Surface morphology, elemental distribution, and spectroscopic changes subsequent the application of nanosecond pulsed Nd:YAG laser on dental enamel surface

Application and development of new methods in caries
prevention is of paramount importance to reduce the incidence of
chronic cases of the caries disease and to preserve dental
structure. In this work, we tested nanosecond pulsed Nd:YAG laser
on enamel surface examining the changes laser-induced by means
SEM, EDS, and FTIR. SEM revealed, the existence of melted zone and
bubble inclusions when 40 J/cm^2^ (τ=6 ns, 5 Hz) was
applied on human sound enamel surface. The morphological
alteration to 10 J/cm^2^ (τ=6 ns, 5 Hz) and to
20 J/cm^2^ (τ=200 ns, 7 Hz) no presented melting aspect,
but a greater number of bubble inclusions.
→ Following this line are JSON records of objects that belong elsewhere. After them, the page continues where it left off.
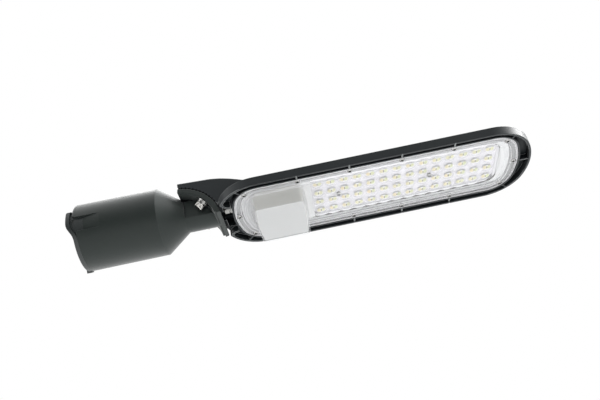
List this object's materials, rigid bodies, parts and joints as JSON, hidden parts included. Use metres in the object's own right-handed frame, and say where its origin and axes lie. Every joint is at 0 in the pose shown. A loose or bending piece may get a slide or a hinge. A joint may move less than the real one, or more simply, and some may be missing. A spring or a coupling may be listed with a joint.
{
  "type": "led street light head",
  "caption": "LED street light head: long shallow casting with a clear cover over rows of lenses and a driver bump, on a toothed tilting pole socket.",
  "frame": {"origin": "centre of the pole socket's floor, on the socket's axis, where the end of the pole stops", "axes": "+X from the socket along the head to its tip, +Z to the sky, light leaves towards -Z"},
  "size_m": [0.4788, 0.11, 0.0716],
  "materials": {
    "coated_casting": "satin",
    "collar": "matte",
    "bright_steel": "satin",
    "seal_rubber": "matte",
    "silicone": "matte",
    "clear_plastic": "clear",
    "white_plastic": "matte",
    "white_board": "satin",
    "led_phosphor": "gloss",
    "green_board": "satin",
    "core": "matte",
    "can": "satin",
    "nickel": "satin",
    "lead_sleeve": "satin"
  },
  "bodies": {
    "arm": {"arm_socket": "coated_casting", "socket_collar": "collar", "set_screws": "bright_steel"},
    "head": {"head_housing": "coated_casting", "clamp_bolts": "bright_steel", "spring_washers": "bright_steel", "flat_washers": "bright_steel", "cover_gasket": "silicone", "clear_cover": "clear_plastic", "cover_screws": "bright_steel", "reflector_tray": "white_plastic", "led_board": "white_board", "led_chips": "led_phosphor", "lens_plate": "clear_plastic", "lens_screws": "bright_steel", "driver_case": "white_plastic", "driver_board": "green_board", "driver_transformer": "core", "driver_capacitors": "can", "driver_screws": "bright_steel", "gland_body": "nickel", "gland_nut": "nickel", "gland_seal": "seal_rubber", "terminal_block": "white_plastic", "terminal_screws": "bright_steel", "mains_leads": "lead_sleeve"}
  },
  "joints": [
    {"name": "tilt", "type": "hinge", "parent": "arm", "child": "head", "pos_m": [0.0225, 0, -0.02615], "axis": [0, 1, 0], "range_deg": [-5, 15]}
  ]
}
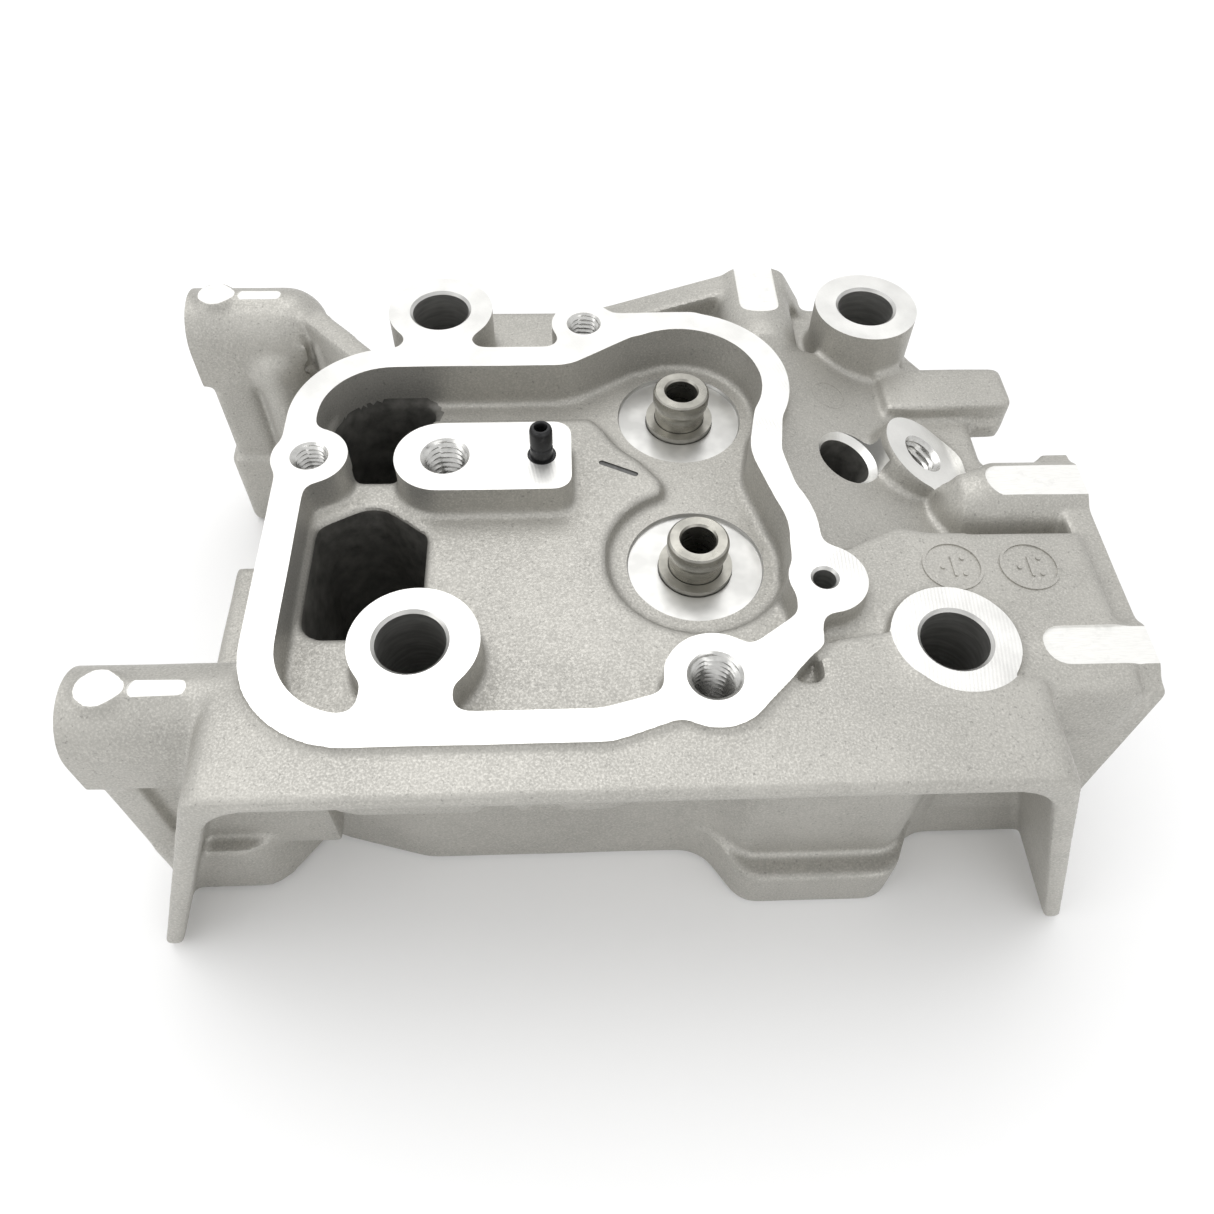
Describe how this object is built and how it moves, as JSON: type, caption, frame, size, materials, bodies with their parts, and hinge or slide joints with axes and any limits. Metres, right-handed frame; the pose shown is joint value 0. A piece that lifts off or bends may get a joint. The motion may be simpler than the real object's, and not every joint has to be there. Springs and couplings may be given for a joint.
{
  "type": "cylinder head",
  "caption": "Bare air-cooled overhead-valve cylinder head: cast body with open rocker box, pressed guides, seats and locating pin, shroud plate and port flanges.",
  "frame": {"origin": "centre of the four head bolts on the gasket face", "axes": "+Z along the cylinder axis towards the rocker cover, +X to the exhaust flange, +Y to the intake flange"},
  "size_m": [0.1688, 0.1215, 0.0651],
  "materials": {
    "cast_aluminium": "rough cast with machined faces",
    "guide_steel": "ground",
    "spring_steel": "oiled",
    "seat_steel": "turned",
    "black_oxide": "black oxide"
  },
  "bodies": {
    "root": {"head_casting": "cast_aluminium", "intake_valve_guide": "guide_steel", "exhaust_valve_guide": "guide_steel", "intake_guide_collar": "spring_steel", "exhaust_guide_collar": "spring_steel", "intake_valve_seat": "seat_steel", "exhaust_valve_seat": "seat_steel", "rocker_locating_pin": "black_oxide"}
  },
  "joints": []
}
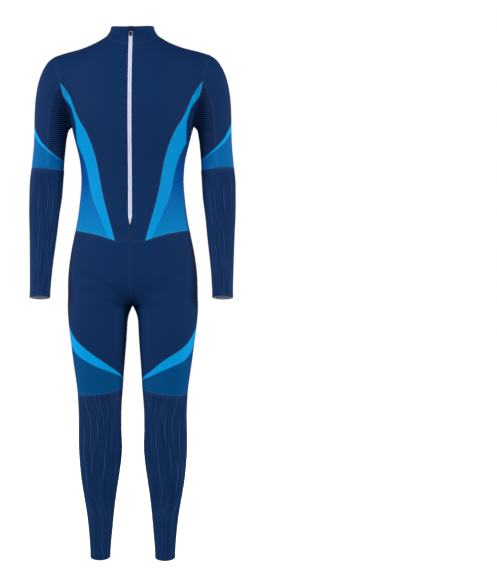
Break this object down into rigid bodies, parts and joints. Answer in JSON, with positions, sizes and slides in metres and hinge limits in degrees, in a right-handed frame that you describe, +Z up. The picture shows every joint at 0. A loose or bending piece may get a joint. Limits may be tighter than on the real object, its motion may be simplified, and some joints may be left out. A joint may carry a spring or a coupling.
{
  "type": "ski racing suit",
  "caption": "One-piece stretch race suit for cross-country skiing, filled out as worn and empty, with a high collar, front zip and swept side panels.",
  "frame": {"origin": "middle of the neck at the height of the collar seam, where the wearer's shoulders hold the suit up", "axes": "+X to the wearer's left, -Y to the front, +Z up; millimetres in the source, metres here"},
  "size_m": [0.5628, 0.2436, 1.4578],
  "materials": {
    "navy_cloth": "matt stretch knit",
    "printed_blue_cloth": "printed stretch knit, bright blue sweep on a navy to blue fade",
    "mesh_cloth": "finely perforated stretch knit",
    "ribbed_cloth": "ribbed stretch knit with fine wavy lines",
    "zip_tape": "woven tape",
    "trim_cloth": "matt",
    "zip_metal": "satin"
  },
  "bodies": {
    "suit": {"bodice_front_left": "navy_cloth", "bodice_front_right": "navy_cloth", "side_panel_left": "printed_blue_cloth", "side_panel_right": "printed_blue_cloth", "upper_sleeve_left": "navy_cloth", "upper_sleeve_right": "navy_cloth", "underarm_mesh_left": "mesh_cloth", "underarm_mesh_right": "mesh_cloth", "forearm_sleeve_left": "ribbed_cloth", "forearm_sleeve_right": "ribbed_cloth", "upper_leg_left": "navy_cloth", "upper_leg_right": "navy_cloth", "lower_leg_left": "ribbed_cloth", "lower_leg_right": "ribbed_cloth", "zip_tape_left": "zip_tape", "zip_tape_right": "zip_tape", "bodice_back": "navy_cloth", "back_mesh_panel": "mesh_cloth", "collar": "navy_cloth", "zip_garage": "trim_cloth", "zip_slider": "zip_metal"},
    "zip_pull": {"zip_pull": "zip_metal"}
  },
  "joints": [
    {"name": "zip_pull_hinge", "type": "hinge", "parent": "suit", "child": "zip_pull", "pos_m": [0, -0.07613, -0.00225], "axis": [-1, 0, 0], "range_deg": [0, 160]}
  ]
}
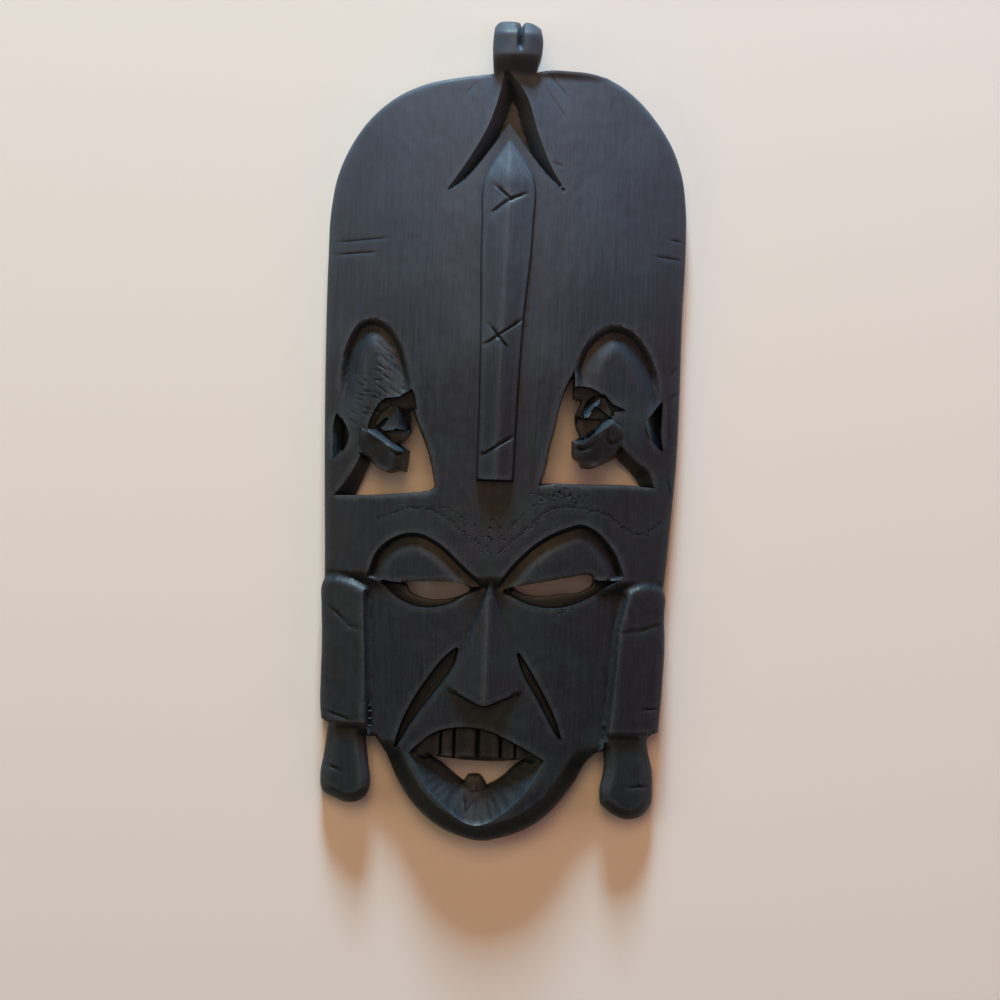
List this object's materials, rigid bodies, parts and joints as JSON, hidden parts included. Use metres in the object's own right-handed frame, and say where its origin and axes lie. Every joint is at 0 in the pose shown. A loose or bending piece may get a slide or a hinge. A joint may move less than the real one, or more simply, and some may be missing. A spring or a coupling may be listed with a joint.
{
  "type": "african mask",
  "caption": "Long carved wooden wall mask: arched forehead board with knob, centre bar and pierced side figures over a slit-eyed face with long ears and open mouth.",
  "frame": {"origin": "under the middle of the mask's outline, on the surface that its back rests on", "axes": "+Z out of the front of the face, +Y from the chin up to the knob, +X to the viewer's right"},
  "size_m": [0.202, 0.46, 0.0448],
  "materials": {
    "black_wood": "satin"
  },
  "bodies": {
    "root": {"mask": "black_wood"}
  },
  "joints": []
}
We have indicated that
the Ca/P ratio increased to irradiation conditions employed here.
In our previous study, the combination of the laser parameters not
produce an excessive increase in temperature. The temperature
variation was less than 2.5°C in the dental pulpal,
following application of the energy density of 40 J/cm^2^. Our
results suggest that nanosecond pulsed Nd:YAG laser can be used to
obtain minimal morphological alteration associated with a
chemical reorganization enhancing the microhardness values and
consequently inhibiting the acid dissolution by bacterial agents.
In this work, the Vickers microhardness was quantified. Our
results of FTIR analysis indicated that the laser effects
occurring substantially in the organic compounds (such as water
and proteins groups) and are reduced for mineral contend (such as
phosphate and carbonate groups).